— Begin AVAILABLE DATA —
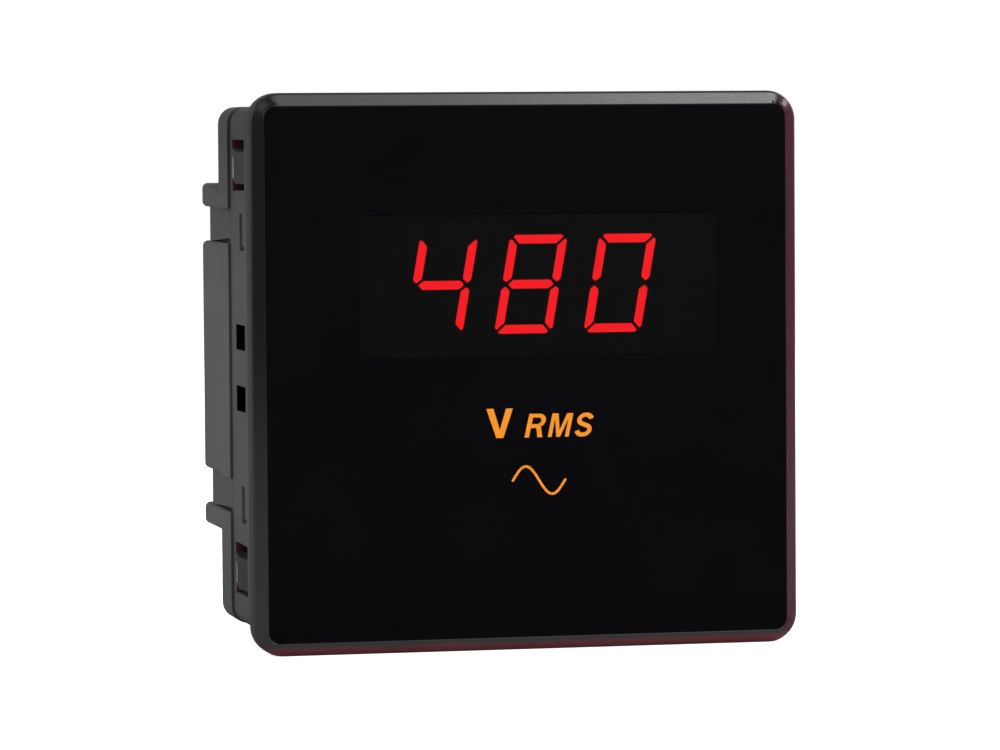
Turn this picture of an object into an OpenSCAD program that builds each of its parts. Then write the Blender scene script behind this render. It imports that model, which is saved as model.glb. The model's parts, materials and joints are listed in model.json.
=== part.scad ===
// Panel-mounted three-digit meter, millimetres.
// X runs to the right seen from the front, Y to the rear and Z up. The origin is the centre of the
// bezel's rear face, which seats on the panel.

/* [Bezel] */
// Width and height of the square bezel
bezel_size = 96; // [95:0.5:99]
// Radius of the bezel's outer corners
bezel_corner_r = 5; // [4:0.25:8]
// Depth of the bezel's straight rim, from the panel face forwards
rim_depth = 4.1; // [3.6:0.1:6]
// Depth of the chamfer in front of the rim
chamfer_depth = 1.6; // [1:0.1:2.5]
// How far the chamfer comes in from the rim
chamfer_inset = 2.2; // [1.6:0.1:2.8]
// Thickness of the front wall behind the film
front_wall = 2.4; // [2:0.1:3]

/* [Film and window] */
// Thickness of the front film
film_thickness = 0.5; // [0.3:0.1:0.8]
// Radius of the film's corners
film_corner_r = 2; // [1.5:0.25:4]
// Gap left all round the film and the lens
film_gap = 0.1; // [0.05:0.05:0.2]
// Width of the display window
window_w = 63.2; // [60:0.2:64]
// Height of the display window
window_h = 24.5; // [23:0.5:26]
// Window centre, to the right of the meter's centre
window_x = 2; // [-1:0.5:2.5]
// Window centre, above the meter's centre
window_z = 14.9; // [13:0.1:15.5]
// Radius of the window's corners
window_corner_r = 0.8; // [0.4:0.1:2]
// How far the lens flange laps behind the front wall
lens_lap = 1.5; // [1:0.1:1.8]
// Thickness of the lens flange
lens_flange = 1.2; // [0.8:0.1:1.6]

/* [Digits] */
// Height of a figure over its lit bars
figure_h = 17; // [15:0.25:18]
// Width of a figure over its lit bars, before it is slanted
figure_w = 10.2; // [9:0.1:10.6]
// Centre distance from one digit to the next
digit_pitch = 15.8; // [15.6:0.1:16.5]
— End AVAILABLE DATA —
→ **SET TASK**: Set down every line of the listing above again, exactly as given.

→ **RESULT OF THE EXERCISE**:
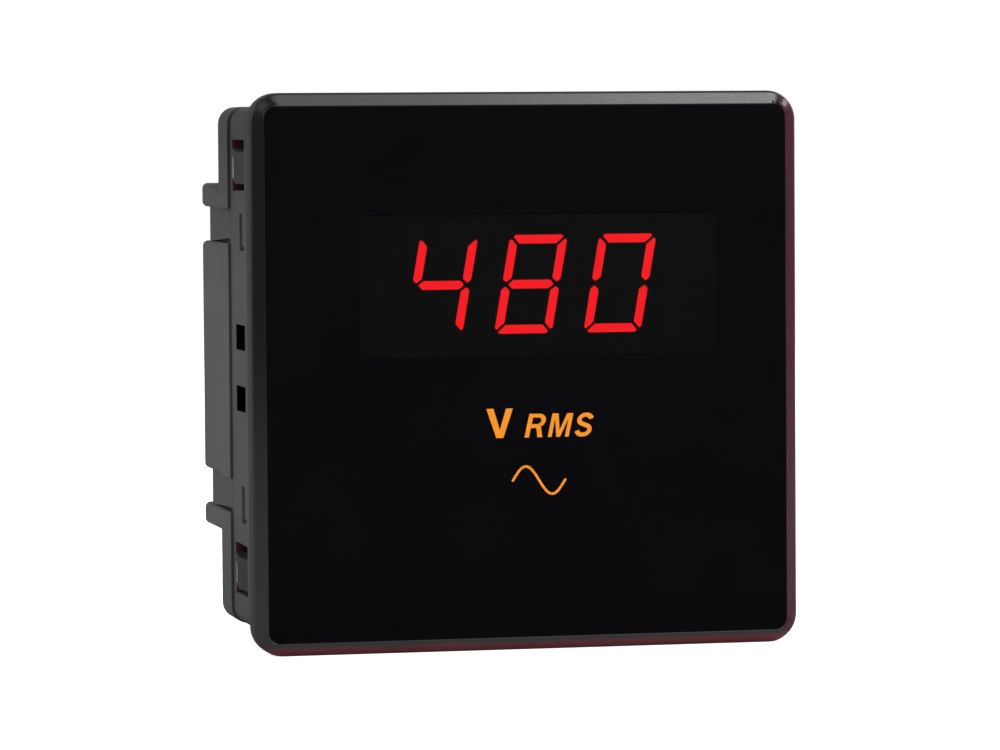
Turn this picture of an object into an OpenSCAD program that builds each of its parts. Then write the Blender scene script behind this render. It imports that model, which is saved as model.glb. The model's parts, materials and joints are listed in model.json.
=== part.scad ===
// Panel-mounted three-digit meter, millimetres.
// X runs to the right seen from the front, Y to the rear and Z up. The origin is the centre of the
// bezel's rear face, which seats on the panel.

/* [Bezel] */
// Width and height of the square bezel
bezel_size = 96; // [95:0.5:99]
// Radius of the bezel's outer corners
bezel_corner_r = 5; // [4:0.25:8]
// Depth of the bezel's straight rim, from the panel face forwards
rim_depth = 4.1; // [3.6:0.1:6]
// Depth of the chamfer in front of the rim
chamfer_depth = 1.6; // [1:0.1:2.5]
// How far the chamfer comes in from the rim
chamfer_inset = 2.2; // [1.6:0.1:2.8]
// Thickness of the front wall behind the film
front_wall = 2.4; // [2:0.1:3]

/* [Film and window] */
// Thickness of the front film
film_thickness = 0.5; // [0.3:0.1:0.8]
// Radius of the film's corners
film_corner_r = 2; // [1.5:0.25:4]
// Gap left all round the film and the lens
film_gap = 0.1; // [0.05:0.05:0.2]
// Width of the display window
window_w = 63.2; // [60:0.2:64]
// Height of the display window
window_h = 24.5; // [23:0.5:26]
// Window centre, to the right of the meter's centre
window_x = 2; // [-1:0.5:2.5]
// Window centre, above the meter's centre
window_z = 14.9; // [13:0.1:15.5]
// Radius of the window's corners
window_corner_r = 0.8; // [0.4:0.1:2]
// How far the lens flange laps behind the front wall
lens_lap = 1.5; // [1:0.1:1.8]
// Thickness of the lens flange
lens_flange = 1.2; // [0.8:0.1:1.6]

/* [Digits] */
// Height of a figure over its lit bars
figure_h = 17; // [15:0.25:18]
// Width of a figure over its lit bars, before it is slanted
figure_w = 10.2; // [9:0.1:10.6]
// Centre distance from one digit to the next
digit_pitch = 15.8; // [15.6:0.1:16.5]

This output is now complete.